MATERIAL PROVIDED ▸
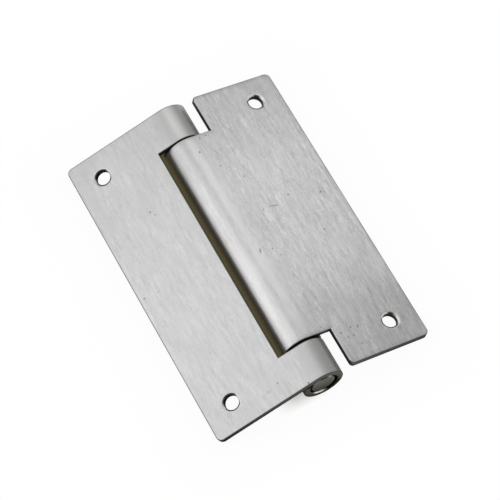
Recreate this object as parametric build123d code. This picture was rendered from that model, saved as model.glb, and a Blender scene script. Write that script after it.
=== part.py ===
from build123d import *
import os
from math import asin, cos, degrees, hypot, radians, sin

# A self-closing cabinet hinge of brushed stainless sheet, in millimetres.
# The origin is on the pivot axis, halfway along the frame leaf. +Y runs along the pin, +Z is up.
# The hinge lies on its barrel with both leaves drooping to the sides, like a low roof.

# Sheet and leaves
leaf_length = 101.6         # both leaves, along the pin
frame_leaf_width = 34.5     # pivot axis to free edge
door_leaf_width = 35.5      # pivot axis to free edge
sheet_thickness = 2.0
included_angle = 148.0      # between the leaves, measured on the barrel side
free_corner_radius = 1.8    # corners of the free edges
mouth_corner_radius = 1.2   # corners of the door leaf beside its end notches
edge_break = 0.3            # bevel that blanking and brushing leave round the show face

# Knuckles, rolled from the leaves themselves
barrel_radius = 6.5
knuckle_length = 12.3       # each of the two knuckles of the frame leaf
end_gap = 0.6               # play at each end of the barrel when it is centred
door_leaf_lift = 0.2        # the barrel has slid this far towards the top knuckle
seam_gap = 0.25             # rolled end to the leaf's underside
frame_notch_clearance = 0.45  # barrel's side to the long edge of the frame leaf's notch, along the leaf
door_notch_clearance = 1.6  # knuckle's side to the long edges of the door leaf's end notches

# Screw holes, two in each leaf
hole_diameter = 4.8
hole_from_free_edge = 9.1
hole_from_leaf_end = 8.6
hole_edge_break = 0.45

# End plugs, pressed into the frame leaf's knuckles
plug_journal_length = 8.0   # stretch that reaches into the barrel as its bearing
journal_clearance = 0.05    # radial
plug_recess = 0.2           # outer face below the knuckle's end
plug_chamfer = 0.8
plug_lead_in = 0.4

# Core pin, which keeps the spring straight
core_pin_diameter = 4.0
core_pin_clearance = 0.05   # radial, in the plugs and in the barrel anchor
core_pin_seat = 5.0         # depth of the blind seat in each plug
core_pin_end_play = 0.3     # at each end of the pin
core_pin_chamfer = 0.4

# Torsion spring, its anchor in the barrel and the kerfs for its tangs
wire_diameter = 1.6
spring_turns = 14.25
spring_end_gap = 0.25       # last turn to the plug or anchor beside it
anchor_length = 8.0
anchor_end_gap = 0.4        # anchor to the bottom plug
anchor_chamfer = 0.4
kerf_depth = 4.0
tang_length = 3.4
tang_clearance = 0.1        # each side of the tang in its kerf
chords_per_turn = 16        # the coil is drawn with this many straight chords a turn
wire_sides = 8              # and its wire with this many flats

overcut = 1.0               # how far a cut runs past the end that it opens
same = 0.001                # points nearer than this are at the same place

bore_radius = barrel_radius - sheet_thickness
leaf_droop = (180.0 - included_angle) / 2
knuckle_inner_end = leaf_length / 2 - knuckle_length
plug_inner_end = knuckle_inner_end - plug_journal_length
barrel_half_length = knuckle_inner_end - end_gap
core_pin_radius = core_pin_diameter / 2
wire_radius = wire_diameter / 2
coil_radius = (bore_radius + core_pin_radius) / 2
anchor_bottom = anchor_end_gap - plug_inner_end
anchor_top = anchor_bottom + anchor_length
spring_start = anchor_top + spring_end_gap + wire_radius
spring_end = plug_inner_end - spring_end_gap - wire_radius
spring_end_angle = 360 * spring_turns
frame_notch_reach = barrel_radius + frame_notch_clearance
door_notch_reach = barrel_radius + door_notch_clearance


def polar(radius, angle):
    """Point of the sheet's cross-section, with the angle in degrees turned from +Z towards +X."""
    return radius * sin(radians(angle)), radius * cos(radians(angle))


def sheet_profile(width):
    """Cross-section of a leaf towards -X: flat, tangent to the barrel's top, then rolled right round."""
    roll = 270 + degrees(asin((bore_radius - seam_gap) / barrel_radius))
    outline = [
        Line((-width, barrel_radius), (0, barrel_radius)),
        ThreePointArc((0, barrel_radius), polar(barrel_radius, roll / 2), polar(barrel_radius, roll)),
        Line(polar(barrel_radius, roll), polar(bore_radius, roll)),
        ThreePointArc(polar(bore_radius, roll), polar(bore_radius, roll / 2), (0, bore_radius)),
        Line((0, bore_radius), (-width, bore_radius)),
        Line((-width, bore_radius), (-width, barrel_radius)),
    ]
    return Plane.XZ * make_face(outline)


def slab(x_range, y_range):
    """Cutting block over a rectangle of the leaf, taller than the barrel."""
    height = 4 * barrel_radius
    size = Box(x_range[1] - x_range[0], y_range[1] - y_range[0], height)
    return Pos(sum(x_range) / 2, sum(y_range) / 2, 0) * size


def on_show_face(edge):
    """True for an edge that bounds the outer skin: the flat at the barrel's top or the roll's outside."""
    for at in (0, 0.5, 1):
        point = edge @ at
        on_flat = abs(point.Z - barrel_radius) < same and point.X < same
        on_roll = abs(hypot(point.X, point.Z) - barrel_radius) < same
        if not (on_flat or on_roll):
            return False
    return True


def is_along_barrel(edge, reach):
    """True for the lines that run along the roll: where it starts, where it ends and its seams."""
    direction = edge % 0.5
    middle = edge @ 0.5
    return edge.geom_type == GeomType.LINE and abs(direction.Y) > 0.99 and middle.X > same - reach


def rolled_leaf(width, notches, notch_reach, mouth_corners):
    """A leaf towards -X, blanked with its notches and corners, drilled, and rolled at the pivot axis."""
    leaf = extrude(sheet_profile(width), leaf_length / 2, both=True)
    for y_range in notches:
        leaf -= slab((-notch_reach, 2 * barrel_radius), y_range)
    uprights = leaf.edges().filter_by(Axis.Z)
    free_corners = [edge for edge in uprights if abs((edge @ 0).X + width) < same]
    leaf = fillet(free_corners, free_corner_radius)
    if mouth_corners:
        uprights = leaf.edges().filter_by(Axis.Z)
        mouths = [edge for edge in uprights if abs(abs((edge @ 0).Y) - leaf_length / 2) < same]
        leaf = fillet(mouths, mouth_corner_radius)
    rims = [edge for edge in leaf.edges() if on_show_face(edge) and not is_along_barrel(edge, notch_reach)]
    leaf = chamfer(rims, edge_break)
    for side in (-1, 1):
        leaf -= screw_hole(hole_from_free_edge - width, side * (leaf_length / 2 - hole_from_leaf_end))
    return leaf


def screw_hole(x, y):
    """Plain hole through a leaf, with a slight countersink on the show face where the punch went in."""
    drill = Cylinder(hole_diameter / 2, 4 * sheet_thickness)
    flare = Cone(hole_diameter / 2, hole_diameter / 2 + 2 * hole_edge_break, 2 * hole_edge_break)
    through = Pos(0, 0, barrel_radius - sheet_thickness / 2) * drill
    return Pos(x, y, 0) * (through + Pos(0, 0, barrel_radius) * flare)


def droop(leaf, angle):
    """Turn a leaf about the pivot axis; a positive angle lowers the +X side."""
    return Rot(0, angle, 0) * leaf


def make_frame_leaf():
    notch = (-knuckle_inner_end, knuckle_inner_end)
    return droop(rolled_leaf(frame_leaf_width, [notch], frame_notch_reach, False), -leaf_droop)


def make_door_leaf():
    past_end = leaf_length
    notches = [(barrel_half_length, past_end), (-past_end, -barrel_half_length)]
    leaf = mirror(rolled_leaf(door_leaf_width, notches, door_notch_reach, True), Plane.YZ)
    return Pos(0, door_leaf_lift, 0) * droop(leaf, leaf_droop)


def rod(radius, low, high):
    """Plain round bar along the pivot axis."""
    return Pos(0, (low + high) / 2, 0) * Rot(-90, 0, 0) * Cylinder(radius, high - low)


def rims_at(solid, y):
    """Circular edges of a turned piece at one place along the pivot axis."""
    return [edge for edge in solid.edges().filter_by(GeomType.CIRCLE) if abs((edge @ 0).Y - y) < same]


def kerf(y_low, y_high, angle):
    """Saw slot across the end of a turned piece, lined up with the tang that stands in it."""
    slot = Box(4 * bore_radius, y_high - y_low, wire_diameter + 2 * tang_clearance)
    return Pos(0, (y_low + y_high) / 2, 0) * Rot(0, -angle, 0) * slot


def coil_point(angle):
    """Centre of the wire on the coil, with the angle in degrees turned from +X towards +Z."""
    rise = (spring_end - spring_start) * angle / spring_end_angle
    return coil_radius * cos(radians(angle)), spring_start + rise, coil_radius * sin(radians(angle))


def make_plug():
    """End plug at the top: pressed through the knuckle, then a journal for the barrel to turn on."""
    outer_end = leaf_length / 2 - plug_recess
    body = rod(bore_radius, knuckle_inner_end, outer_end)
    body += rod(bore_radius - journal_clearance, plug_inner_end, knuckle_inner_end)
    body = chamfer(rims_at(body, outer_end), plug_chamfer)
    body = chamfer(rims_at(body, plug_inner_end), plug_lead_in)
    seat_radius = core_pin_radius + core_pin_clearance
    return body - rod(seat_radius, plug_inner_end - overcut, plug_inner_end + core_pin_seat)


def make_top_plug():
    return make_plug() - kerf(plug_inner_end - overcut, plug_inner_end + kerf_depth, spring_end_angle)


def make_bottom_plug():
    return mirror(make_plug(), Plane.XZ)


def make_barrel_anchor():
    """Bush pressed into the barrel, which holds the spring's lower tang and lets the core pin through."""
    bush = rod(bore_radius, anchor_bottom, anchor_top)
    bush = chamfer(rims_at(bush, anchor_bottom) + rims_at(bush, anchor_top), anchor_chamfer)
    bush -= rod(core_pin_radius + core_pin_clearance, anchor_bottom - overcut, anchor_top + overcut)
    return bush - kerf(anchor_top - kerf_depth, anchor_top + overcut, 0)


def make_core_pin():
    end = plug_inner_end + core_pin_seat - core_pin_end_play
    pin = rod(core_pin_radius, -end, end)
    return chamfer(rims_at(pin, end) + rims_at(pin, -end), core_pin_chamfer)


def make_torsion_spring():
    """Round wire wound between the anchor and the top plug, with both ends turned along the axis as tangs."""
    chords = round(chords_per_turn * spring_turns)
    coil = [coil_point(spring_end_angle * index / chords) for index in range(chords + 1)]
    lower_tang = (coil[0][0], coil[0][1] - tang_length, coil[0][2])
    upper_tang = (coil[-1][0], coil[-1][1] + tang_length, coil[-1][2])
    path = Polyline(lower_tang, *coil, upper_tang)
    section = Plane(origin=lower_tang, z_dir=(0, 1, 0)) * RegularPolygon(wire_radius, wire_sides)
    return sweep(section, path=path, transition=Transition.RIGHT)


os.makedirs("parts", exist_ok=True)
pieces = {
    "frame_leaf": make_frame_leaf(),
    "door_leaf": make_door_leaf(),
    "top_plug": make_top_plug(),
    "bottom_plug": make_bottom_plug(),
    "barrel_anchor": make_barrel_anchor(),
    "core_pin": make_core_pin(),
    "torsion_spring": make_torsion_spring(),
}
for name, piece in pieces.items():
    export_step(piece, f"parts/{name}.step")
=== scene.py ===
import math
import bpy
import numpy as np
from mathutils import Matrix, Vector


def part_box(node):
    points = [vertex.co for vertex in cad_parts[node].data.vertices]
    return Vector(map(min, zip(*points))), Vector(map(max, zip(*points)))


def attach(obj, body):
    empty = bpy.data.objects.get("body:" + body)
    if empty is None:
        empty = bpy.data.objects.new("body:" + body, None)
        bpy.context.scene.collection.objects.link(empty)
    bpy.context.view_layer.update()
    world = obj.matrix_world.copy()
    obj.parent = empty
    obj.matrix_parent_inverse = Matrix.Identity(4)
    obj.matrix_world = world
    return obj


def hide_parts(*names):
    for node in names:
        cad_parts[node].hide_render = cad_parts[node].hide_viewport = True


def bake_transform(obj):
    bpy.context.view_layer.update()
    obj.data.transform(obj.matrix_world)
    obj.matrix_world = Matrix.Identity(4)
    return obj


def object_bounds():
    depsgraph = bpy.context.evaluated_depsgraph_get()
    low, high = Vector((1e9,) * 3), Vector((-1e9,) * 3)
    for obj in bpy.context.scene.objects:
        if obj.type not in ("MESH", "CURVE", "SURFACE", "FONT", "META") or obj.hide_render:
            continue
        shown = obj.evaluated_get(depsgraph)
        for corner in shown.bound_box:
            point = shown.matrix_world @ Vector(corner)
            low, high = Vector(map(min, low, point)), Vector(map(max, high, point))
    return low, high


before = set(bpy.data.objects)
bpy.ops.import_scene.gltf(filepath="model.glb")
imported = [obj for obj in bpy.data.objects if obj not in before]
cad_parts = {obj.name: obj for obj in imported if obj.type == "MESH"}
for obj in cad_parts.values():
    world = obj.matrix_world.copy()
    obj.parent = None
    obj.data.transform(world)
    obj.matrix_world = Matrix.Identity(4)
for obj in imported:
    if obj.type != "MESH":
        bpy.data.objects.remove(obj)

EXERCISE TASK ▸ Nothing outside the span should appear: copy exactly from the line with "chords = round(chords_per_turn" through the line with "obj.matrix_parent_inverse = Matrix.Identity(4)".

FULL ANSWER ▸
    chords = round(chords_per_turn * spring_turns)
    coil = [coil_point(spring_end_angle * index / chords) for index in range(chords + 1)]
    lower_tang = (coil[0][0], coil[0][1] - tang_length, coil[0][2])
    upper_tang = (coil[-1][0], coil[-1][1] + tang_length, coil[-1][2])
    path = Polyline(lower_tang, *coil, upper_tang)
    section = Plane(origin=lower_tang, z_dir=(0, 1, 0)) * RegularPolygon(wire_radius, wire_sides)
    return sweep(section, path=path, transition=Transition.RIGHT)


os.makedirs("parts", exist_ok=True)
pieces = {
    "frame_leaf": make_frame_leaf(),
    "door_leaf": make_door_leaf(),
    "top_plug": make_top_plug(),
    "bottom_plug": make_bottom_plug(),
    "barrel_anchor": make_barrel_anchor(),
    "core_pin": make_core_pin(),
    "torsion_spring": make_torsion_spring(),
}
for name, piece in pieces.items():
    export_step(piece, f"parts/{name}.step")
=== scene.py ===
import math
import bpy
import numpy as np
from mathutils import Matrix, Vector


def part_box(node):
    points = [vertex.co for vertex in cad_parts[node].data.vertices]
    return Vector(map(min, zip(*points))), Vector(map(max, zip(*points)))


def attach(obj, body):
    empty = bpy.data.objects.get("body:" + body)
    if empty is None:
        empty = bpy.data.objects.new("body:" + body, None)
        bpy.context.scene.collection.objects.link(empty)
    bpy.context.view_layer.update()
    world = obj.matrix_world.copy()
    obj.parent = empty
    obj.matrix_parent_inverse = Matrix.Identity(4)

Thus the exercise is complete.